死亡率激減行動2 LDLコレステロールを下げる:脂質異常は10代から始まる“時間差爆弾”である。その点でスタチン系薬は世界で最も研究され、安全性・コスパともに優秀。食事だけで頑張るより、薬を上手に使うほうが長生きする時代だと言える。
死亡率激減行動3 タバコ・アルコールを避ける:タバコは今も世界最大の予防可能な死因で、喫煙者は平均で10年早く死に、見た目も10年老けることがわかっている。同じように、アルコールも、少量であっても心臓・脳・肝臓にダメージを与えることがわかっており、「飲まないのがベスト」が科学的な結論である。
死亡率激減行動4 毎日、楽しめる運動をする:博士いわく「運動は万能薬」であり、30分のウォーキングを週4日行うだけでも、がん、糖尿病、認知症、うつ病リスクが大幅に減少する。
死亡率激減行動5 体が喜ぶ食べ方をする:食事の鍵は「カリウム>ナトリウム」である。そのためには、アボカド、トマト、さつまいも、サーモン、ヨーグルトなどのカリウム食を増やし、塩は「カリウム入り減塩塩」に変えるだけで血圧が下がる。また、当然ながら、砂糖はめっちゃ慎重になるべし。
死亡率激減行動6 睡眠を最優先に:7時間未満の睡眠は、寿命を確実に縮める。記憶、免疫、ホルモン、代謝、どれも寝ている間に修復されるため、就寝1時間前のスマホ断ち、部屋を暗く・涼しくするだけでも、睡眠の質は劇的に向上する。
- ここまで読んで「なんだ、地味だな」と思った人も多いかもしれないが、博士が指摘するとおり、健康は退屈なほど地味な行為の積み重ねだと言える。
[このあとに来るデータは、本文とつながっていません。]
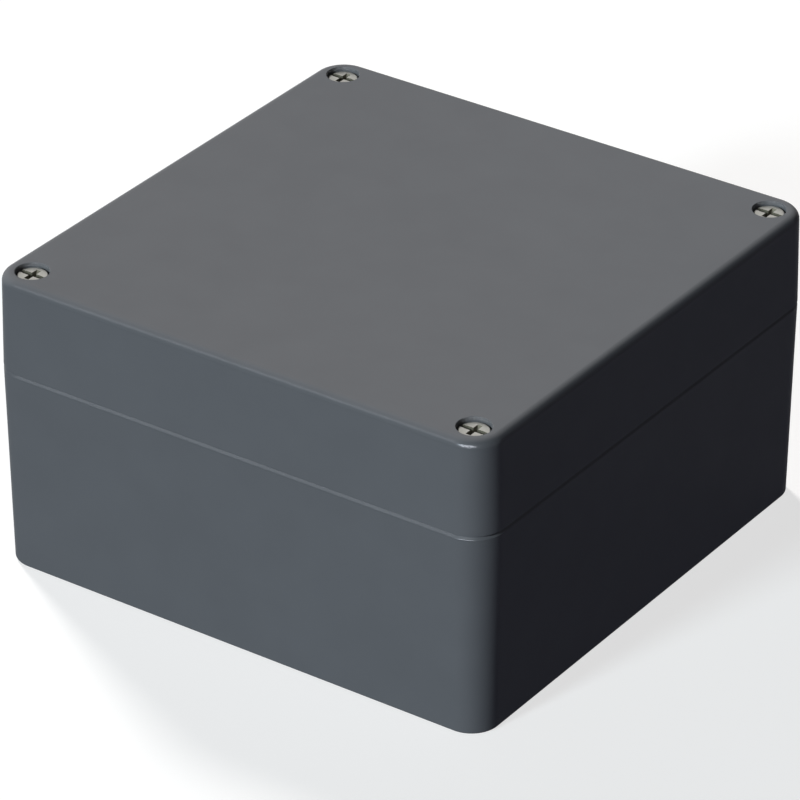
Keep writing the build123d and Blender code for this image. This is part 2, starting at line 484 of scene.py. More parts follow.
class Graph:
    """Builds the node graph of one material."""

    def __init__(self, name: str) -> None:
        """Starts a material with a principled shader and object coordinates."""
        self.material = bpy.data.materials.new(name)
        self.material.use_nodes = True
        self.tree = self.material.node_tree
        self.tree.nodes.clear()
        self.output = self.add("ShaderNodeOutputMaterial")
        self.shader = self.add("ShaderNodeBsdfPrincipled")
        self.tree.links.new(self.shader.outputs["BSDF"], self.output.inputs["Surface"])
        self.place = self.add("ShaderNodeTexCoord").outputs["Object"]

    def _feed(self, socket: Socket, value: object) -> None:
        """Links a socket into an input, or sets the input's value."""
        if isinstance(value, Socket):
            self.tree.links.new(value, socket)
        else:
            socket.default_value = value

    def add(self, kind: str, inputs: dict | None = None, **settings: object) -> bpy.types.Node:
        """Adds a node.

        Args:
            kind: Type name of the node.
            inputs: Values or sockets by input name or number.
            settings: Properties of the node.

        Returns:
            The node.
        """
        node = self.tree.nodes.new(kind)
        for key, value in settings.items():
            setattr(node, key, value)
        for key, value in (inputs or {}).items():
            self._feed(node.inputs[key], value)
        return node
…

SNSで話題のサプリやデトックス法、最新のダイエットなどの“刺激的な方法”も続かなければ意味がないし、むしろそれらに振り回されて失敗するほうが多いのが現実。フリーデン博士は「健康は、地味な行動を続ける“忍耐の芸術”だ」と何度も強調しており、言い換えれば健康の本質とは「飽きない才能」にあるとも言える。長生きとは「同じことを何度もやれる人」が勝つゲームである。
- ちなみに、「親が高血圧だったから」「うちはがん家系だから」といったように自分の遺伝を嘆く人は多いが、博士は「心疾患・脳卒中による早死の80%、がんの40%は、避けられる」と断言する。あくまで遺伝は病気の“確率”を少し上げるだけの要素でしかなく、実際の運命を決めているのは生活習慣だからである。
かつての世界は健康リスクに満ちており、鉛入りガソリンを使い、シートベルトもせず、日焼けオイルを塗って炎天下で煙草を吸いながら酒を飲むのが当たり前だった。そんな状態が「普通」だった世界では、がんや心筋梗塞が多かったのも当然だと言える。しかし、現在、その“普通”は大きく変わり、私たちの健康レベルは大きく改善した。
その点で、現代の「過剰な糖質」「睡眠不足」「ストレスまみれの働き方」は、未来から見れば異常な行動に映るのかもしれない。これらの要因をコントロールすれば、私たちの疾患リスクはさらに下がる可能性がある。
- 上記のなかでもし「何から始めればいいかわからない」と思ったなら、まずは血圧を測ることから始めるとよい。血圧は健康の“ダッシュボード”のようなもので、ここが乱れ始めると、他の数値も連動して崩れていく。一方で、血圧が安定すると、心臓も脳も穏やかに働きはじめる。健康は“見える化”からしか始まらず、その第一歩が家庭用血圧計なのだと言える。
ということで、処方される健康法はめっちゃ地味なんだけど、結局のところ健康の8割は「自分でコントロールできる習慣」で決まることを改めて教えてくれる良い本でありました。健康を保つには「地味さへの耐性」が大事だって話も、非常に共感するとこでしたねー。